Votre question sur les projets éoliens qui se situent en territoire espagnol, et qui dépendent donc du droit espagnol, doit nous encourager à agir en concertation avec nos homologues de ce pays. Je veillerai donc personnellement à ce que les préfets, en liaison avec les associations transfrontalières et les collectivités, se saisissent de ce sujet. Nous avons un intérêt partagé avec nos voisins espagnols à préserver ce cadre d'exception des Pyrénées, qui est notre patrimoine commun. Je ne manquerai pas de vous communiquer les suites de cette concertation, et me rapprocherai de mon homologue espagnol.
M. la présidente. La parole est à M. Henri Sicre.
M. Henri Sicre. Merci, madame la ministre, pour cette réponse. Cependant, si l'organisation adoptée récemment sur notre territoire prévoit une très large concertation, notamment avec les communes limitrophes, le problème dont il est question aujourd'hui est lié à des relations d'État à État, et peut connaître une accélération subite.

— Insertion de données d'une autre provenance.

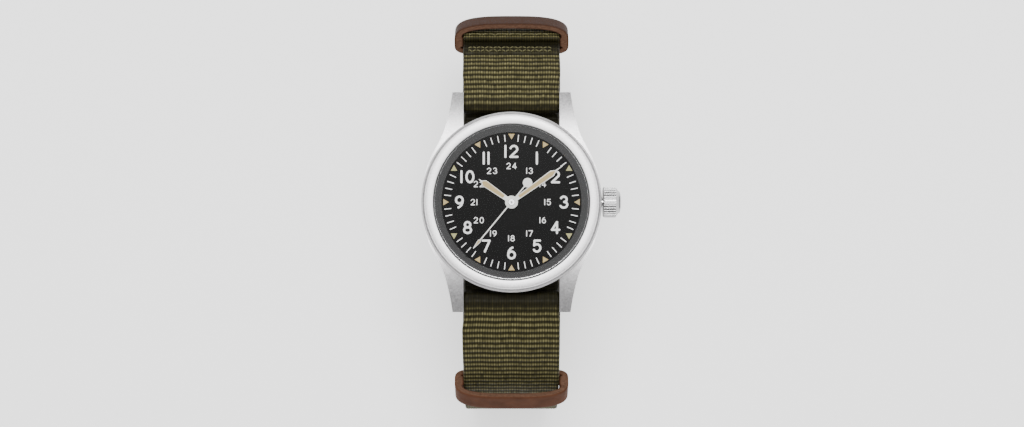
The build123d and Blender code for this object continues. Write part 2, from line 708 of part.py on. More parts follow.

Si donc la concertation que vous évoquez est engagée, elle devrait l'être très rapidement. En effet, le sommet franco-espagnol qui aurait dû se tenir au mois de mai et a été annulé - à cause sans doute de la campagne référendaire - aurait pu se solder par des décisions très mutilantes pour le territoire que j'ai l'honneur de représenter à l'Assemblée nationale, en autorisant le passage d'une ligne à très haute tension - plusieurs fois 400 000 volts ! - pour le transport d'électricité à travers nos paysages. Au même titre que le passage de cette ligne, qui pose des problèmes de protection tant des paysages que de la santé, je vous suggère donc, madame la ministre, que ce dossier puisse être évoqué au plus tard lors du prochain sommet franco-espagnol, prévu pour le mois de septembre.